*ENTRIES*:
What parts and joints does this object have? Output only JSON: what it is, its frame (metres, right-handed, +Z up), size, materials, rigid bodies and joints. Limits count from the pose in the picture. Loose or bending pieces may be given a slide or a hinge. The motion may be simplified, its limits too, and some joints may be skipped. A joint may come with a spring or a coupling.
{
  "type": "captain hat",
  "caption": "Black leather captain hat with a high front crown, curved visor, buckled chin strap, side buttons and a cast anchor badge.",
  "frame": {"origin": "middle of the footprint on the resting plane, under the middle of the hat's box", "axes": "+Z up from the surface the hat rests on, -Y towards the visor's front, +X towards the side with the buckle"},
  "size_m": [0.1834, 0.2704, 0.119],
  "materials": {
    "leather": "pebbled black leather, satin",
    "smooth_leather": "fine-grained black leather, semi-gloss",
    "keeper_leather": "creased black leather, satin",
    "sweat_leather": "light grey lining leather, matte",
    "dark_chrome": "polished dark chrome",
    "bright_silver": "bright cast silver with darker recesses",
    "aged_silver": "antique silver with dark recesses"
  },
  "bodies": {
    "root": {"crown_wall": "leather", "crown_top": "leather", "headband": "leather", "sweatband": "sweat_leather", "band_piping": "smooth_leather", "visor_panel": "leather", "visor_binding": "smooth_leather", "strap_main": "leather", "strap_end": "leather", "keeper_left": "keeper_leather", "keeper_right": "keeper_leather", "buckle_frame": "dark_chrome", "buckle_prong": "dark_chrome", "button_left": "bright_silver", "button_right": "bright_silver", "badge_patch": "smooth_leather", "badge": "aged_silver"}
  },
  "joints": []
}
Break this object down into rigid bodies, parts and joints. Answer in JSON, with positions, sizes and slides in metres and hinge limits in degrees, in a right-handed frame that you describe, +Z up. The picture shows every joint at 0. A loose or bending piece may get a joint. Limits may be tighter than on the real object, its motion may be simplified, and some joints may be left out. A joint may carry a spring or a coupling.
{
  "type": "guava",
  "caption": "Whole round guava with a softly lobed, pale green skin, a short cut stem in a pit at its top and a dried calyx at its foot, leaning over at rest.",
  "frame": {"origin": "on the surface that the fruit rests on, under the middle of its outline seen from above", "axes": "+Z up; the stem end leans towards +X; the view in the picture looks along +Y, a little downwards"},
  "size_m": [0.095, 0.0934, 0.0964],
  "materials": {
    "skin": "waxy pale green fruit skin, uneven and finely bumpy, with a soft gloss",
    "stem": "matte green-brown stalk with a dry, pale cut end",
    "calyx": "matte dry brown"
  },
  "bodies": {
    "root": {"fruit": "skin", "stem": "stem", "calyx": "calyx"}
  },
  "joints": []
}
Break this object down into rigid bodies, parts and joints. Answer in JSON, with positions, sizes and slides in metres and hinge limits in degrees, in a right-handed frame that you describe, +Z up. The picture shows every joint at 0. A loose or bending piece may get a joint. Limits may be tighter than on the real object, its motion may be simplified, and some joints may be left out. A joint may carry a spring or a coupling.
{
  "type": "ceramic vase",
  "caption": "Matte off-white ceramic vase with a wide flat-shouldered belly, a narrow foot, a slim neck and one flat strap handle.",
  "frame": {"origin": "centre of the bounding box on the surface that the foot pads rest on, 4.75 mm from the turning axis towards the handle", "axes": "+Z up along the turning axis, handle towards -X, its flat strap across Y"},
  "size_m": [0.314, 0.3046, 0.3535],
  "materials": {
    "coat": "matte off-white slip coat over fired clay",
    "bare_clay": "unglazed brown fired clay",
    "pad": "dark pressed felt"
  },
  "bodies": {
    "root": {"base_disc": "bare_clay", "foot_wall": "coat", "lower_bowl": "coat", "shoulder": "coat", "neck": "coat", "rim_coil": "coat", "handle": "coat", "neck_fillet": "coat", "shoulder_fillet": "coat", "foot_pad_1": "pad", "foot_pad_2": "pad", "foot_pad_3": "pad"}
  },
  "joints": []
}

*WHAT YOU WILL DO*: All of the material must be reproduced exactly.

*RESULT OF THE EXERCISE*:
What parts and joints does this object have? Output only JSON: what it is, its frame (metres, right-handed, +Z up), size, materials, rigid bodies and joints. Limits count from the pose in the picture. Loose or bending pieces may be given a slide or a hinge. The motion may be simplified, its limits too, and some joints may be skipped. A joint may come with a spring or a coupling.
{
  "type": "captain hat",
  "caption": "Black leather captain hat with a high front crown, curved visor, buckled chin strap, side buttons and a cast anchor badge.",
  "frame": {"origin": "middle of the footprint on the resting plane, under the middle of the hat's box", "axes": "+Z up from the surface the hat rests on, -Y towards the visor's front, +X towards the side with the buckle"},
  "size_m": [0.1834, 0.2704, 0.119],
  "materials": {
    "leather": "pebbled black leather, satin",
    "smooth_leather": "fine-grained black leather, semi-gloss",
    "keeper_leather": "creased black leather, satin",
    "sweat_leather": "light grey lining leather, matte",
    "dark_chrome": "polished dark chrome",
    "bright_silver": "bright cast silver with darker recesses",
    "aged_silver": "antique silver with dark recesses"
  },
  "bodies": {
    "root": {"crown_wall": "leather", "crown_top": "leather", "headband": "leather", "sweatband": "sweat_leather", "band_piping": "smooth_leather", "visor_panel": "leather", "visor_binding": "smooth_leather", "strap_main": "leather", "strap_end": "leather", "keeper_left": "keeper_leather", "keeper_right": "keeper_leather", "buckle_frame": "dark_chrome", "buckle_prong": "dark_chrome", "button_left": "bright_silver", "button_right": "bright_silver", "badge_patch": "smooth_leather", "badge": "aged_silver"}
  },
  "joints": []
}
Break this object down into rigid bodies, parts and joints. Answer in JSON, with positions, sizes and slides in metres and hinge limits in degrees, in a right-handed frame that you describe, +Z up. The picture shows every joint at 0. A loose or bending piece may get a joint. Limits may be tighter than on the real object, its motion may be simplified, and some joints may be left out. A joint may carry a spring or a coupling.
{
  "type": "guava",
  "caption": "Whole round guava with a softly lobed, pale green skin, a short cut stem in a pit at its top and a dried calyx at its foot, leaning over at rest.",
  "frame": {"origin": "on the surface that the fruit rests on, under the middle of its outline seen from above", "axes": "+Z up; the stem end leans towards +X; the view in the picture looks along +Y, a little downwards"},
  "size_m": [0.095, 0.0934, 0.0964],
  "materials": {
    "skin": "waxy pale green fruit skin, uneven and finely bumpy, with a soft gloss",
    "stem": "matte green-brown stalk with a dry, pale cut end",
    "calyx": "matte dry brown"
  },
  "bodies": {
    "root": {"fruit": "skin", "stem": "stem", "calyx": "calyx"}
  },
  "joints": []
}
Break this object down into rigid bodies, parts and joints. Answer in JSON, with positions, sizes and slides in metres and hinge limits in degrees, in a right-handed frame that you describe, +Z up. The picture shows every joint at 0. A loose or bending piece may get a joint. Limits may be tighter than on the real object, its motion may be simplified, and some joints may be left out. A joint may carry a spring or a coupling.
{
  "type": "ceramic vase",
  "caption": "Matte off-white ceramic vase with a wide flat-shouldered belly, a narrow foot, a slim neck and one flat strap handle.",
  "frame": {"origin": "centre of the bounding box on the surface that the foot pads rest on, 4.75 mm from the turning axis towards the handle", "axes": "+Z up along the turning axis, handle towards -X, its flat strap across Y"},
  "size_m": [0.314, 0.3046, 0.3535],
  "materials": {
    "coat": "matte off-white slip coat over fired clay",
    "bare_clay": "unglazed brown fired clay",
    "pad": "dark pressed felt"
  },
  "bodies": {
    "root": {"base_disc": "bare_clay", "foot_wall": "coat", "lower_bowl": "coat", "shoulder": "coat", "neck": "coat", "rim_coil": "coat", "handle": "coat", "neck_fillet": "coat", "shoulder_fillet": "coat", "foot_pad_1": "pad", "foot_pad_2": "pad", "foot_pad_3": "pad"}
  },
  "joints": []
}